**WHAT IS ASKED**
Beginning with the first line of the data below, extract each line up to and including the one containing "eye = oval(np.hypot(x, y)". Copy them exactly and add nothing.
━━ DATA BLOCK ━━
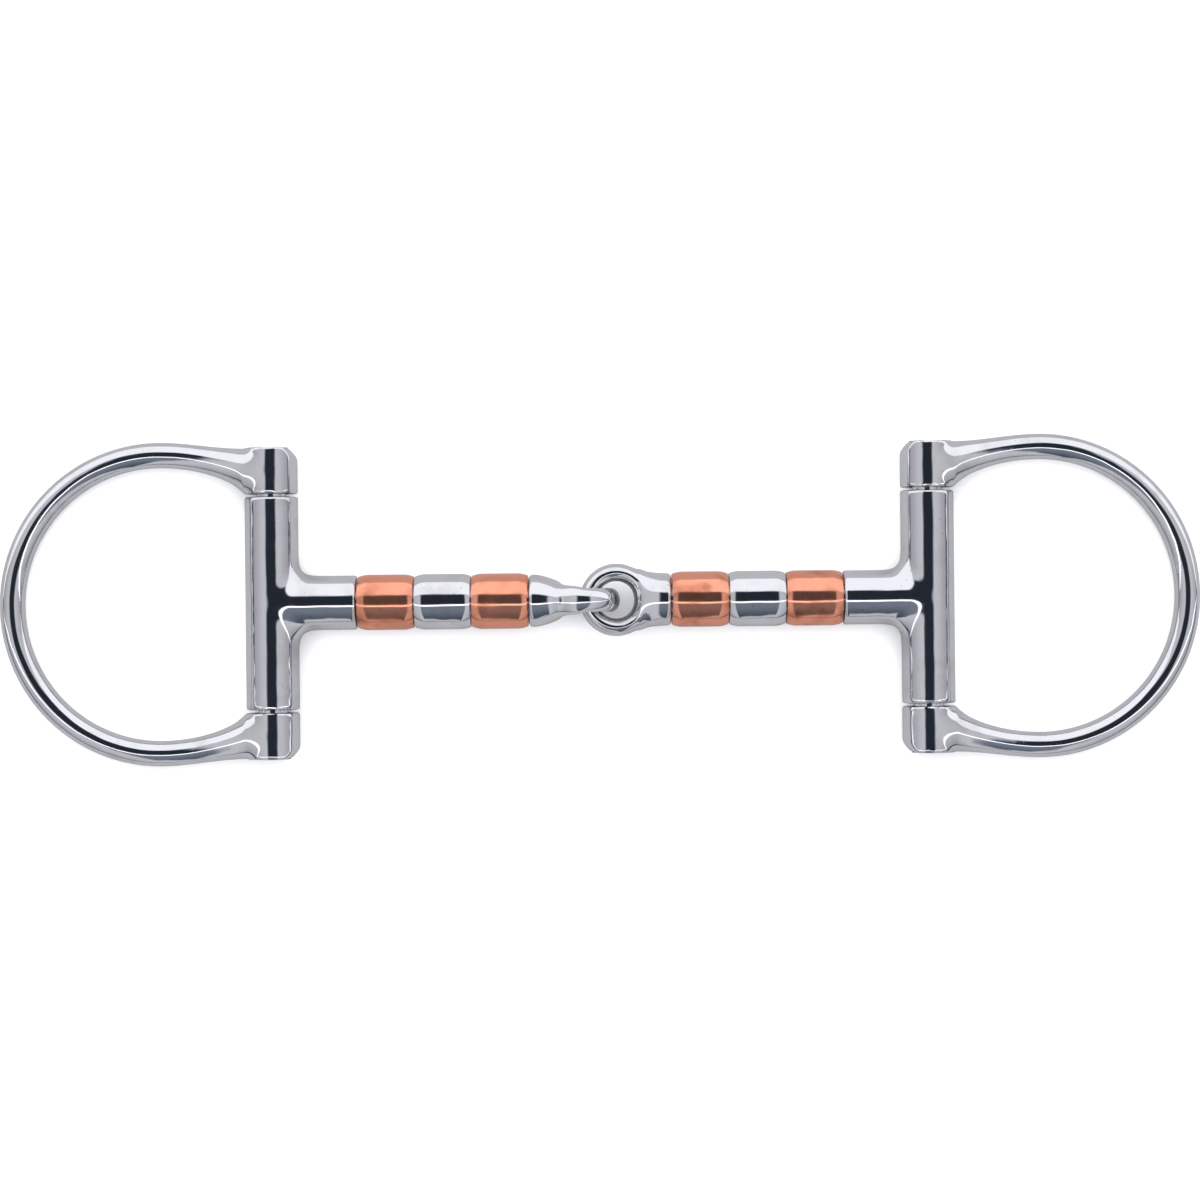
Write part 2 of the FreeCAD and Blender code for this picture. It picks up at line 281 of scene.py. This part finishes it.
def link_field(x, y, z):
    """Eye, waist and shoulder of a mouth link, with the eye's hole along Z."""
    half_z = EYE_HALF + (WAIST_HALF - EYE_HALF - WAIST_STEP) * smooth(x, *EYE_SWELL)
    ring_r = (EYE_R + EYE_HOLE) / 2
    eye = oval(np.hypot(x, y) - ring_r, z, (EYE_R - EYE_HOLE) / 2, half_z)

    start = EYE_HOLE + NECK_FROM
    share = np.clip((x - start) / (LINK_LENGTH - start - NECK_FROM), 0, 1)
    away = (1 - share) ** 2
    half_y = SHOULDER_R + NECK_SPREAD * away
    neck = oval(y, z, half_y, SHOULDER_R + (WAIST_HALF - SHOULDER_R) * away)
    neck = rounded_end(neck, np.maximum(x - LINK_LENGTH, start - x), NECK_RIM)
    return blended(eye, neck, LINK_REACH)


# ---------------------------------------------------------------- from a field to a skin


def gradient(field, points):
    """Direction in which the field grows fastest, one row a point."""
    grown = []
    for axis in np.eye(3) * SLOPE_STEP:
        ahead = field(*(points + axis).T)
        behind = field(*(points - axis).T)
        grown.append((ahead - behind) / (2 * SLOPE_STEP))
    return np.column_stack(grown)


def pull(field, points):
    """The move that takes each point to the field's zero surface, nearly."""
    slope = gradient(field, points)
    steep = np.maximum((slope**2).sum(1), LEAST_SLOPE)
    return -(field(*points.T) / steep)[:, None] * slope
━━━
**TASK SOLUTION**
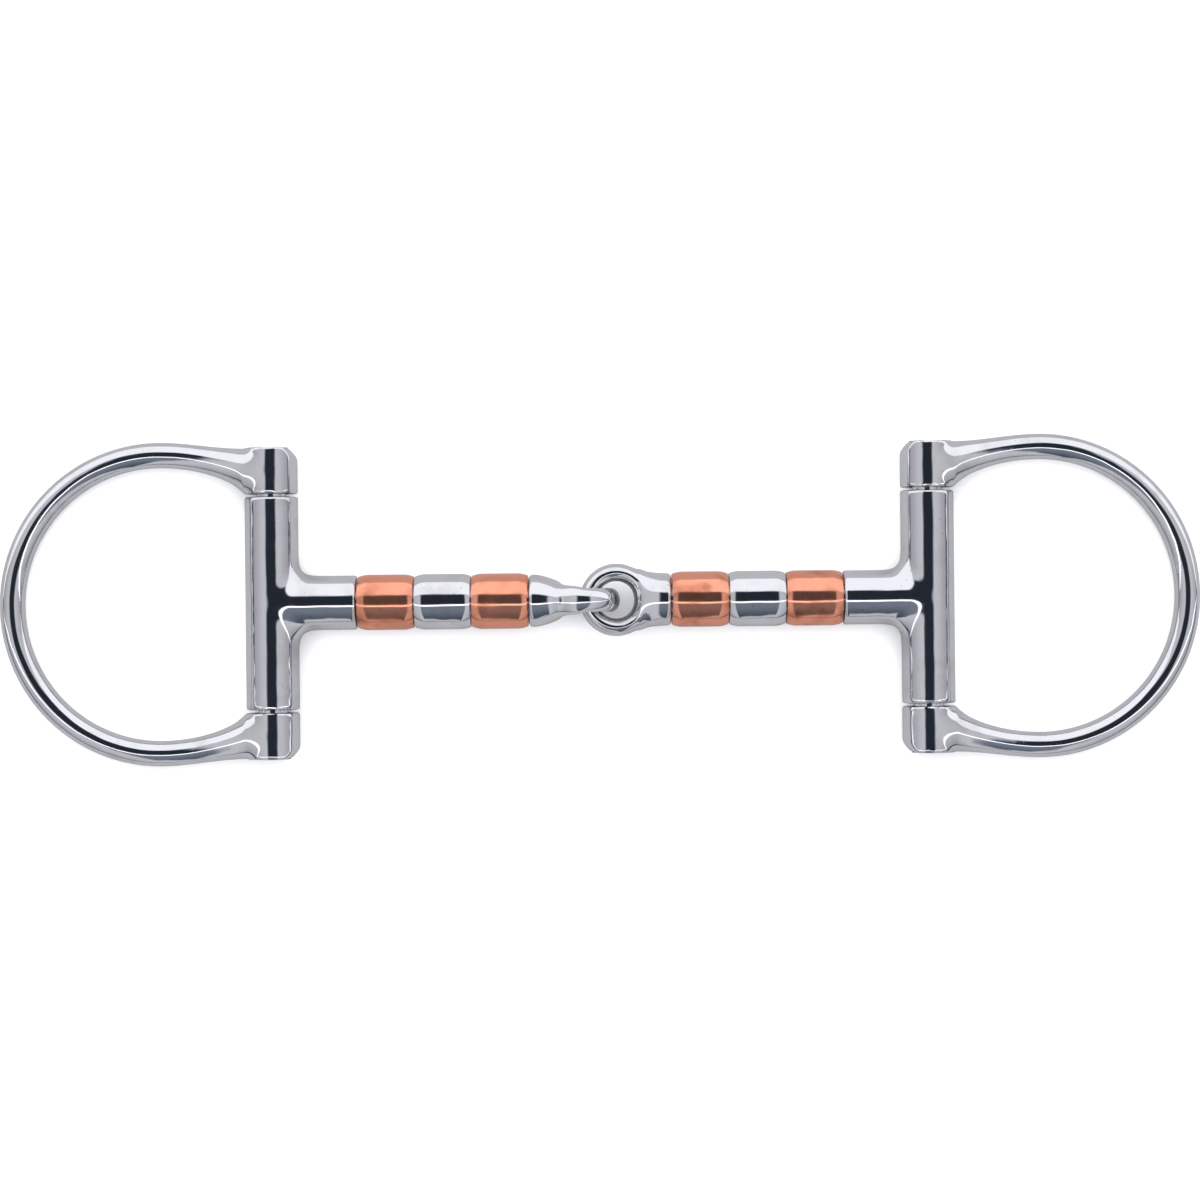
Write part 2 of the FreeCAD and Blender code for this picture. It picks up at line 281 of scene.py. This part finishes it.
def link_field(x, y, z):
    """Eye, waist and shoulder of a mouth link, with the eye's hole along Z."""
    half_z = EYE_HALF + (WAIST_HALF - EYE_HALF - WAIST_STEP) * smooth(x, *EYE_SWELL)
    ring_r = (EYE_R + EYE_HOLE) / 2
    eye = oval(np.hypot(x, y) - ring_r, z, (EYE_R - EYE_HOLE) / 2, half_z)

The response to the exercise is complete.